An artists represenatation of Puffing Billy

An artists represenatation of Puffing Billy

Vacuum cleaner

Hubert Cecil Booth of England has the strongest claim to inventing the motorised vacuum cleaner, in 1901. The idea came to him as Booth watched a demonstration of a cleaning device, which blew dust off the chairs, and thought it would be much more useful to have one that sucked dust up. He tested the idea by laying a handkerchief on the seat of a restaurant chair, putting his mouth to the handkerchief, and then trying to suck up as much dust as he could onto the handkerchief. Upon seeing the dust and dirt collected on the underside of the handkerchief, he realised the idea could work.

The initial device was a large, horse-drawn creation, nicknamed the “Puffing Billy”, with a piston pump and a cloth filter.

Booth initially did not attempt to sell his machine, but rather sold cleaning services. The vans of the British Vacuum Cleaning Company (BVCC) were bright red; uniformed operators would haul the hose off the van and route it through the windows of a building to reach all the rooms inside. Gaining the royal seal of approval, Booth’s motorized vacuum cleaner was used to clean the carpets of Westminster Abbey prior to Edward VII’s coronation in 1901.

Bakelite Jewellery

Bakelite Jewellery

Bakelite

The first so called plastic, based on a synthetic polymer was invented in 1907, by Leo Hendrik Baekeland, a Belgian-born American living in New York state. Baekeland was looking for an insulating shellac to coat wires in electric motors and generators. He found that combining phenol (C6H5OH) and formaldehyde (HCOH) formed a sticky mass and later found that the material could be mixed with wood flour, asbestos, or slate dust to create strong and fire resistant “composite” materials. Bakelite was originally used for electrical and mechanical parts, coming into widespread use in consumer goods and jewellery in the 1920s.

An early Gillette advertisment

An early Gillette advertisment

Safety Razor

On November 15, 1904, patent #775,134 was granted to King C. Gillette for a safety ‘razor’. After his Wisconsin home was destroyed by fire, Gillette decided that the only way to successfully make some money and build back his life, was to come up with a great invention.

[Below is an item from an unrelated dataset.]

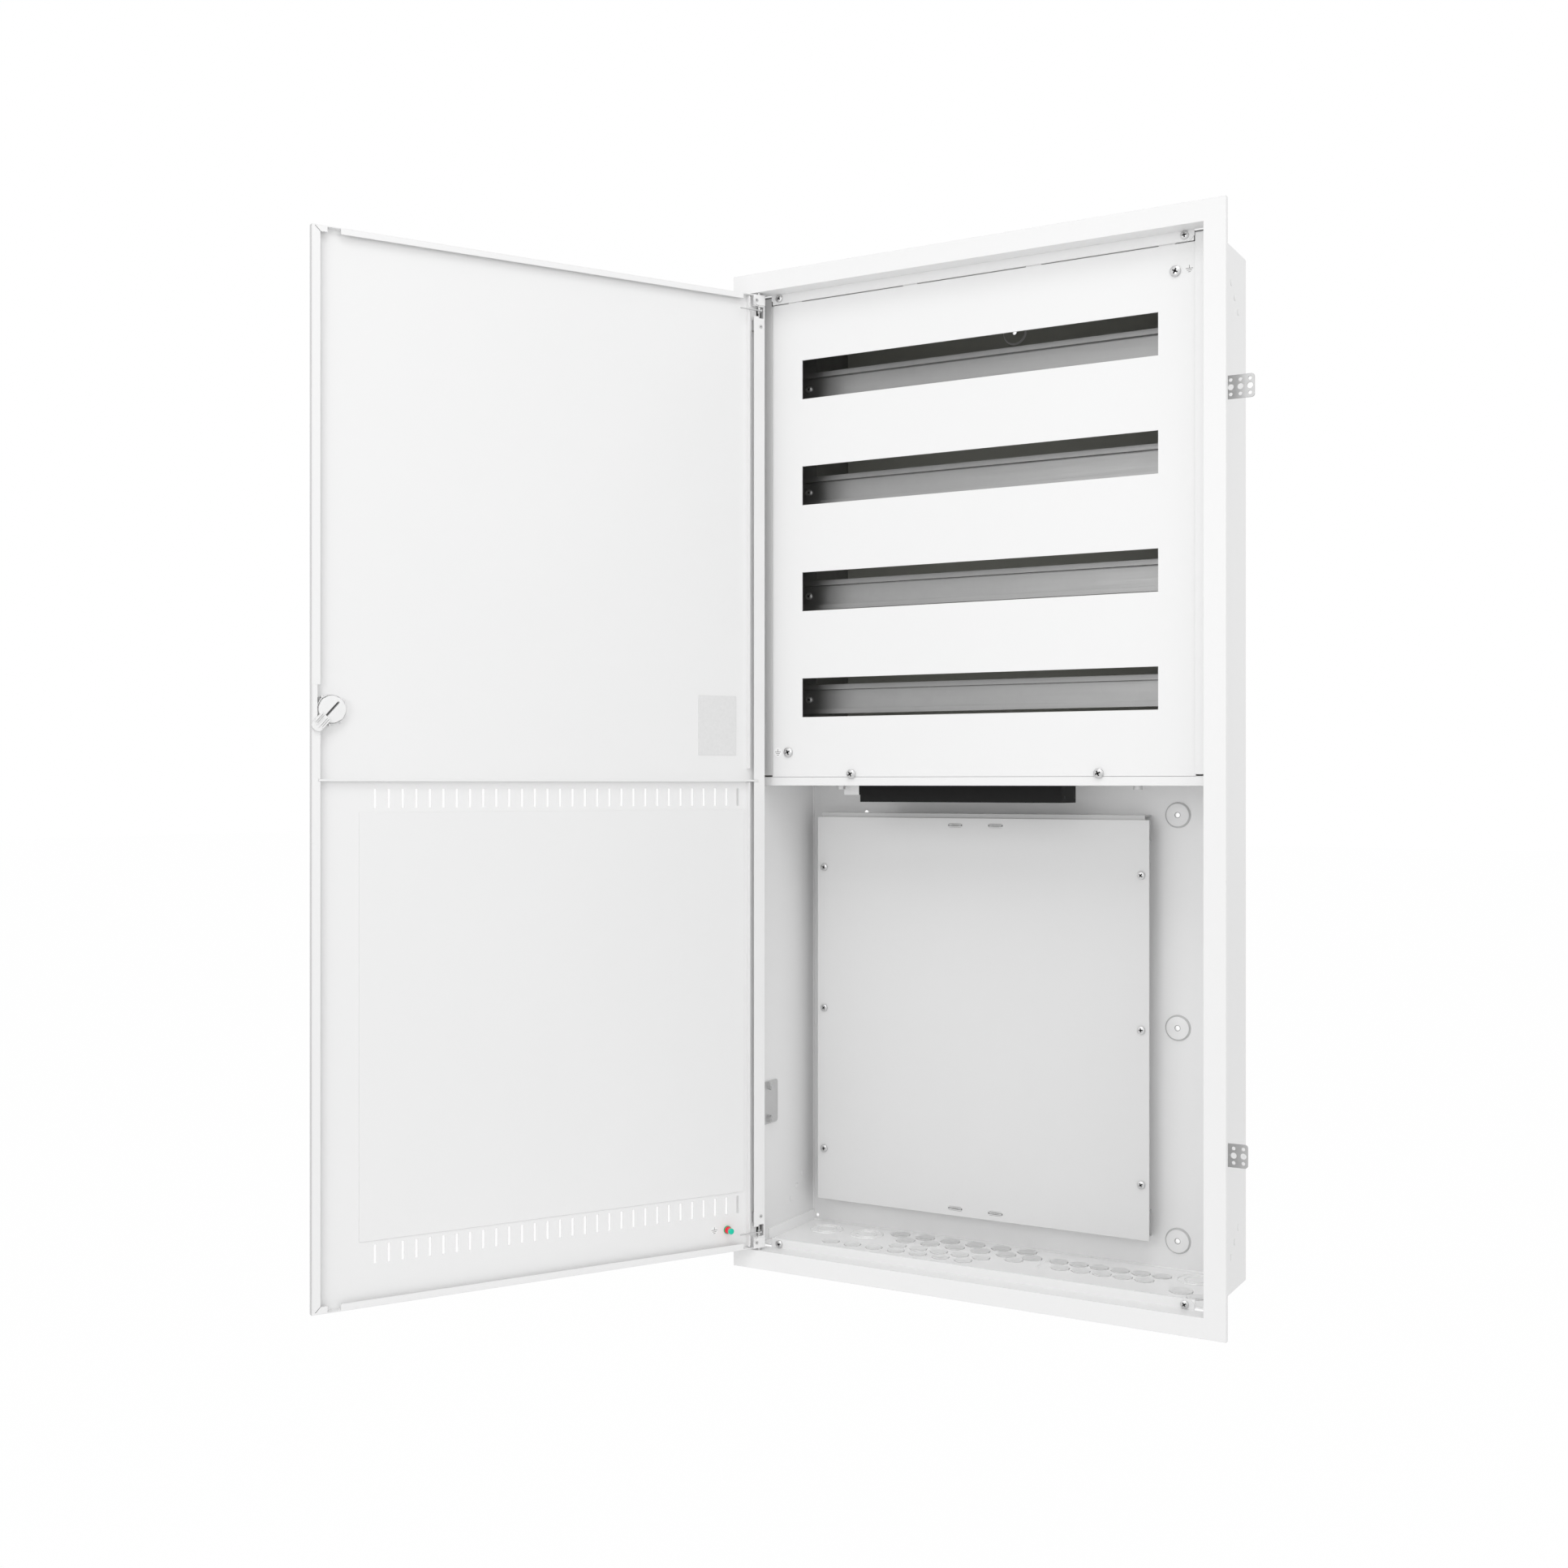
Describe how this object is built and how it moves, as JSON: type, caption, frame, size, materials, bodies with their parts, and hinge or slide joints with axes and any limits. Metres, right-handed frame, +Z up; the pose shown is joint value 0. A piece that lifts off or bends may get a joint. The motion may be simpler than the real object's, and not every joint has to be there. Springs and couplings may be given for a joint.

In 1895, after several years of considering and rejecting possible inventions, Gillette suddenly had a brilliant idea while shaving one morning. It was an entirely new razor and blade that flashed in his mind—a razor with a safe, inexpensive, and disposable blade.

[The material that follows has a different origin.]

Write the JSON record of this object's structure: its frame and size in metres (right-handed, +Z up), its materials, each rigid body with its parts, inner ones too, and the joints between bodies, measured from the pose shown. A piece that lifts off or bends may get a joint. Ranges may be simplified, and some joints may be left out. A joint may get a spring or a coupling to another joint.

It took six years for Gillette’s idea to evolve and during that time, technical experts told Gillette that it would be impossible. However by 1903, he had succeeded and production of the razor and blade began as the Gillette Safety Razor Company started operations in South Boston.

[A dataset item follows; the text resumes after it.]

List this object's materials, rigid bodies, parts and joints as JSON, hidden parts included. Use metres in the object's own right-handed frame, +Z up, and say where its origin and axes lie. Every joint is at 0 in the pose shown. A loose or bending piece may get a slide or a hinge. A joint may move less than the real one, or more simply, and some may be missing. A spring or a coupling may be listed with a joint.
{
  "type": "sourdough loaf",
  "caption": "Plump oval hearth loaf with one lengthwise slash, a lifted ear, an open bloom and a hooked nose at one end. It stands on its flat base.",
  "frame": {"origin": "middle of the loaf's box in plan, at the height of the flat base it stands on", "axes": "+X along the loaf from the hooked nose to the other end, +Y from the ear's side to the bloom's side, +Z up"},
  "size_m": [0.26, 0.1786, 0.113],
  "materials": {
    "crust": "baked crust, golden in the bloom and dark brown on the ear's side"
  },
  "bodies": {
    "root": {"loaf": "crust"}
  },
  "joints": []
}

An early Kellogs advertisment

An early Kellogs advertisment

Cornflakes

This idea for corn flakes began by accident when Dr. John Harvey Kellogg, the superintendent of The Battle Creek Sanatorium in Michigan, and his younger brother, Will Keith Kellogg, left some cooked wheat to sit while they attended to some pressing matters at the sanatorium. When they returned, they found that the wheat had gone stale, but being on a strict budget, they decided to continue to process it by forcing it through rollers, hoping to obtain long sheets of the dough. To their surprise, what they found instead were flakes, which they toasted and served to their patients.

In 1906, Will Keith Kellogg decided to try to mass-market the new food. He tried adding sugar to the flakes to try to make them more appealing to the masses, but this caused a rift between his brother and him. At the same time, Kellogg also began experimenting with new grain cereals to expand his product line. Rice Krispies, his next great hit, first went on sale in 1928.

Teabags

The first tea bags were hand-sewn silk bags. Tea bag patents date back as early as 1903, first appearing commercially around 1904. Tea bags were successfully marketed by the tea and coffee shop merchant Thomas Sullivan from New York, who shipped his tea bags around the world. The loose tea was intended to be removed from the sample bags by customers, but they found it easier to brew the tea with the tea still enclosed in the porous bags.

The first serving of iced tea was also made in 1904 by Englishmen Richard Blechynden at the St. Louis Fair.